The whole ordeal started on Hardball with Chris Matthews, as Conway tried to defend her boss's potentially unconstitutional refugee ban. "I bet it's brand new information to people that President Obama had a six-month ban on the Iraqi refugee program after two Iraqis came here to this country, were radicalized, and they were the masterminds behind the Bowling Green massacre. Most people don't know that because it didn't get covered," Conway asserted, in a dual attack on the liberal media and partisan, conservative-hating politics.

To be fair, Conway's story was built on the smallest smidgeon of truth. According to ABC News, Mohanad Shareef Hammadi and Waad Ramadan Alwan were al Qaeda-connected terrorists who were mistakenly allowed to come into the country as part of the Iraqi refugee program. A little over two years later, they were arrested by FBI agents for their connection to a 2005 IED explosion in Iraqi that killed four American service members. What Conway didn't get right was the "massacre" — neither Hammadi nor Alwan killed a single person in the United States or were they able to get any shipments of weapons back to Iraq. The Iraqi refugee ban also didn't happen, according to CNN.

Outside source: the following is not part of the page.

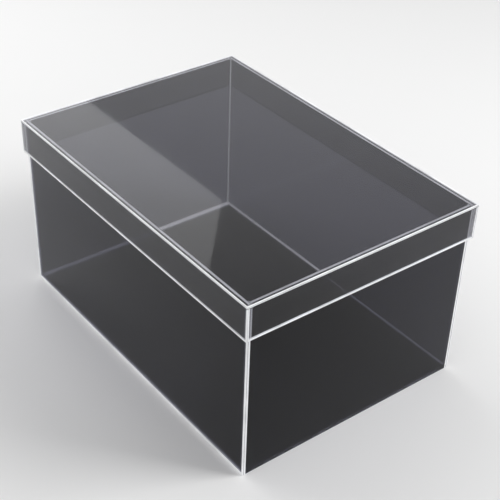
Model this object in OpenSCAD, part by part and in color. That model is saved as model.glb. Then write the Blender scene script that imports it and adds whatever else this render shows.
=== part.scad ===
// Storage box of flat acrylic panes with a loose lid.
// The long panes run the full length, and the short panes butt between them, in the base and in the lid.
// The base's floor lies inside its four walls, flush with their lower edges.
// The lid's top pane lies over its four skirts and rests on the walls' upper edges.
// The origin is on the surface that the box stands on, under the middle of the box.
// X runs along the length, Y along the width (the front is at -Y), and Z is up.

/* [Base] */
// Outer length of the base
base_l = 300; // [120:1:600]
// Outer width of the base
base_w = 210; // [90:1:450]
// Height of the base's walls
base_h = 156; // [60:1:400]
// Thickness of the wall panes
wall_t = 3; // [2:0.5:8]
// Thickness of the floor pane
floor_t = 3; // [2:0.5:8]

/* [Lid] */
// Thickness of the top pane
top_t = 2; // [1.5:0.5:6]
// Thickness of the skirt panes
skirt_t = 2; // [1.5:0.5:6]
// Height of the whole lid, from the skirts' lower edges to the top's upper face
lid_h = 30; // [12:1:55]
// Clearance between the skirts and the walls, on each side
lid_fit = 0.5; // [0.3:0.1:2]

/* [Cement] */
// Thickness of the cement film between two panes
film_t = 0.2; // [0.1:0.05:0.5]
// Size of the cement bead along the floor, inside the base
floor_bead = 1.2; // [0.5:0.1:3]
// Size of the cement bead in the upright corners, inside the base
corner_bead = 0.8; // [0.4:0.1:3]
// Thickness that a bead keeps at its two tips
bead_tip = 0.1; // [0.05:0.05:0.3]

/* [Colours] */
// Colour of the acrylic sheet
sheet_colour = "dimgray"; // [dimgray, gray, lightgray, lightblue]
// Opacity of the acrylic sheet
sheet_opacity = 0.35; // [0.1:0.05:1]
// Colour of the set cement
cement_colour = "whitesmoke"; // [whitesmoke, white, lightgray]

/* [Hidden] */

// Inside of the base, between the walls' inner faces
inner_l = base_l - 2 * wall_t;
inner_w = base_w - 2 * wall_t;

// Outside of the lid, and the space between its skirts
lid_l = base_l + 2 * (lid_fit + skirt_t);
lid_w = base_w + 2 * (lid_fit + skirt_t);
lid_inner_l = lid_l - 2 * skirt_t;
lid_inner_w = lid_w - 2 * skirt_t;

// Heights of the lid's faces above the surface
lid_bottom_z = base_h + top_t - lid_h;
skirt_top_z = base_h - film_t;
skirt_h = skirt_top_z - lid_bottom_z;

// Facets round a full circle of a bead's hollow face
bead_fn = 32;

// One flat pane or cement film, centred on X and Y, standing on Z = 0
module slab(l, w, h) {
    translate([-l / 2, -w / 2, 0])
        cube([l, w, h]);
}

module sheet() {
    color(sheet_colour, sheet_opacity)
        children();
}

module cement() {
    color(cement_colour)
        children();
}

// Section of a bead in the corner at the origin, between +X and +Y: a square with a round hollow
module bead_section(size) {
    difference() {
        square(size);
        translate([size + bead_tip, size + bead_tip])
            circle(r = size, $fn = bead_fn);
    }
}

// A bead along +X on a floor, whose corner line is the X axis, with the wall towards -Y
module bead_along_x(l, size) {
    translate([-l / 2, 0, 0])
        rotate([90, 0, 90])
            linear_extrude(l)
                bead_section(size);
}

// Long wall pane, at the front (side = -1) or the back (side = 1)
module long_wall(side) {
    sheet()
        translate([0, side * (base_w - wall_t) / 2, 0])
            slab(base_l, wall_t, base_h);
}

// Short wall pane between the long ones, on the left (side = -1) or the right (side = 1)
module short_wall(side) {
    sheet()
        translate([side * (base_l - wall_t) / 2, 0, 0])
            slab(wall_t, inner_w - 2 * film_t, base_h);
}

module base_floor() {
    sheet()
        slab(inner_l - 2 * film_t, inner_w - 2 * film_t, floor_t);
}

// Cement along one long edge of the floor: a film in the joint and a bead above it
module long_floor_seam(side) {
    cement()
        rotate([0, 0, side > 0 ? 180 : 0])
            translate([0, -inner_w / 2, 0]) {
                translate([0, film_t / 2, 0])
                    slab(inner_l, film_t, floor_t);
                translate([0, 0, floor_t])
                    bead_along_x(inner_l, floor_bead);
            }
}

// Cement along one short edge of the floor, between the long edges' films and beads
module short_floor_seam(side) {
    cement()
        rotate([0, 0, side > 0 ? 90 : -90])
            translate([0, -inner_l / 2, 0]) {
                translate([0, film_t / 2, 0])
                    slab(inner_w - 2 * film_t, film_t, floor_t);
                translate([0, 0, floor_t])
                    bead_along_x(inner_w - 2 * floor_bead, floor_bead);
            }
}

// Cement in one upright corner: a film on the short wall's end and a bead above the floor's beads
module corner_seam(x_side, y_side) {
    cement() {
        translate([
            x_side * (base_l - wall_t) / 2,
            y_side * (inner_w - film_t) / 2,
            0
        ])
            slab(wall_t, film_t, base_h);
        translate([x_side * inner_l / 2, y_side * inner_w / 2, floor_t + floor_bead])
            mirror([x_side > 0 ? 1 : 0, 0, 0])
                mirror([0, y_side > 0 ? 1 : 0, 0])
                    linear_extrude(base_h - floor_t - floor_bead)
                        bead_section(corner_bead);
    }
}

module lid_top() {
    sheet()
        translate([0, 0, base_h])
            slab(lid_l, lid_w, top_t);
}

// Long skirt pane of the lid, at the front (side = -1) or the back (side = 1)
module long_skirt(side) {
    sheet()
        translate([0, side * (lid_w - skirt_t) / 2, lid_bottom_z])
            slab(lid_l, skirt_t, skirt_h);
}

// Short skirt pane between the long ones, on the left (side = -1) or the right (side = 1)
module short_skirt(side) {
    sheet()
        translate([side * (lid_l - skirt_t) / 2, 0, lid_bottom_z])
            slab(skirt_t, lid_inner_w - 2 * film_t, skirt_h);
}

// Cement film between the top pane and one long skirt
module long_lid_seam(side) {
    cement()
        translate([0, side * (lid_w - skirt_t) / 2, skirt_top_z])
            slab(lid_l, skirt_t, film_t);
}

// Cement film between the top pane and one short skirt
module short_lid_seam(side) {
    cement()
        translate([side * (lid_l - skirt_t) / 2, 0, skirt_top_z])
            slab(skirt_t, lid_inner_w, film_t);
}

// Cement film on one end of a short skirt, against the long skirt
module lid_corner_seam(x_side, y_side) {
    cement()
        translate([
            x_side * (lid_l - skirt_t) / 2,
            y_side * (lid_inner_w - film_t) / 2,
            lid_bottom_z
        ])
            slab(skirt_t, film_t, skirt_h);
}

base_floor();
long_wall(-1);  // base_front
long_wall(1);  // base_back
short_wall(-1);  // base_left
short_wall(1);  // base_right

long_floor_seam(-1);  // floor_seam_front
long_floor_seam(1);  // floor_seam_back
short_floor_seam(-1);  // floor_seam_left
short_floor_seam(1);  // floor_seam_right

corner_seam(-1, -1);  // corner_seam_front_left
corner_seam(1, -1);  // corner_seam_front_right
corner_seam(-1, 1);  // corner_seam_back_left
corner_seam(1, 1);  // corner_seam_back_right

lid_top();
long_skirt(-1);  // lid_front
long_skirt(1);  // lid_back
short_skirt(-1);  // lid_left
short_skirt(1);  // lid_right

long_lid_seam(-1);  // lid_seam_front
long_lid_seam(1);  // lid_seam_back
short_lid_seam(-1);  // lid_seam_left
short_lid_seam(1);  // lid_seam_right

lid_corner_seam(-1, -1);  // lid_corner_seam_front_left
lid_corner_seam(1, -1);  // lid_corner_seam_front_right
lid_corner_seam(-1, 1);  // lid_corner_seam_back_left
lid_corner_seam(1, 1);  // lid_corner_seam_back_right
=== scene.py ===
"""Storage box of smoke-tinted acrylic panes with a loose lid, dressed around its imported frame.

Lengths are in metres. X runs along the box's length, Y along its width with the front at -Y, and Z is up.
"""

import math

import bpy
import numpy as np
from mathutils import Matrix, Vector


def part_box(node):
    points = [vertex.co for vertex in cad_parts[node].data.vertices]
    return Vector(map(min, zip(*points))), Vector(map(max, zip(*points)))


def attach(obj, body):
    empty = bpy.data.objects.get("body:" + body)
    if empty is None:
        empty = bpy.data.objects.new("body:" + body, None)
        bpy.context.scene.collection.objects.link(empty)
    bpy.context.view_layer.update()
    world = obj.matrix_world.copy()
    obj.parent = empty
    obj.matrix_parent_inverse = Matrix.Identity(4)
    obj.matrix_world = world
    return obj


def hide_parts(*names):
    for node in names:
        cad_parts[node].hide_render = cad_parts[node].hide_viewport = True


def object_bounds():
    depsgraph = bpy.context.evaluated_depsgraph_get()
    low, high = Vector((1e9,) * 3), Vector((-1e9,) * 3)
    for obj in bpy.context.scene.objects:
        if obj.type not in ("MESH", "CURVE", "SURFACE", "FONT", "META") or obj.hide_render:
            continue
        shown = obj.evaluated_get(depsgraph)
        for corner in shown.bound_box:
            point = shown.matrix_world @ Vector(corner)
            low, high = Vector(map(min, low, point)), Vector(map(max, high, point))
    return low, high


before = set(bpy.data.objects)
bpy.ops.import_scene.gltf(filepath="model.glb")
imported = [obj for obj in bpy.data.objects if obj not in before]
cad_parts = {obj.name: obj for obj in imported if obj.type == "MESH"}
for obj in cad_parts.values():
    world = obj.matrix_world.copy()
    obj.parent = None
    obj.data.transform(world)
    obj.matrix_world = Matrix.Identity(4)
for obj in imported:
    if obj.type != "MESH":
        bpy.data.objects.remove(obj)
CAD_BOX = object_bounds()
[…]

Conway tried to use this case as support for the refugee ban, but this is clearly a success story rather than a basis for fear-mongering. Although the initial screening failed and let Hammadi and Alwan into the United States, the safeguard of national intelligence agencies caught them before they caused any more harm to American citizens. Since then, the vetting process has only continued to improve, Department of Homeland Security spokesperson Peter Boogaard said in a statement to ABC.

"[The U.S. government] continually improves and expands its procedures for vetting immigrants, refugees and visa applicants, and today [the] vetting process considers a far broader range of information than it did in past years," Boogaard said. "These checks are vital to advancing the U.S. government's twin goal of protecting the world's most vulnerable persons while ensuring U.S. national security and public safety."

Unfortunately, Conway was trying to erase the first goal in support of the second, but the American people let her know pretty quickly that's not how they roll.

Everyone from Chelsea Clinton to the ACLU is jumping on the bandwagon to give Conway the roast of a lifetime, and she deserves it. There's partisan spin and then there's intentional public manipulation, and Conway has clearly shown that she's not above the latter. It's a good thing she's not any better at it, because otherwise it might actually start to work. Conway tweeted Friday morning that "honest mistakes abound," but it's difficult to say whether her story was really a mistake.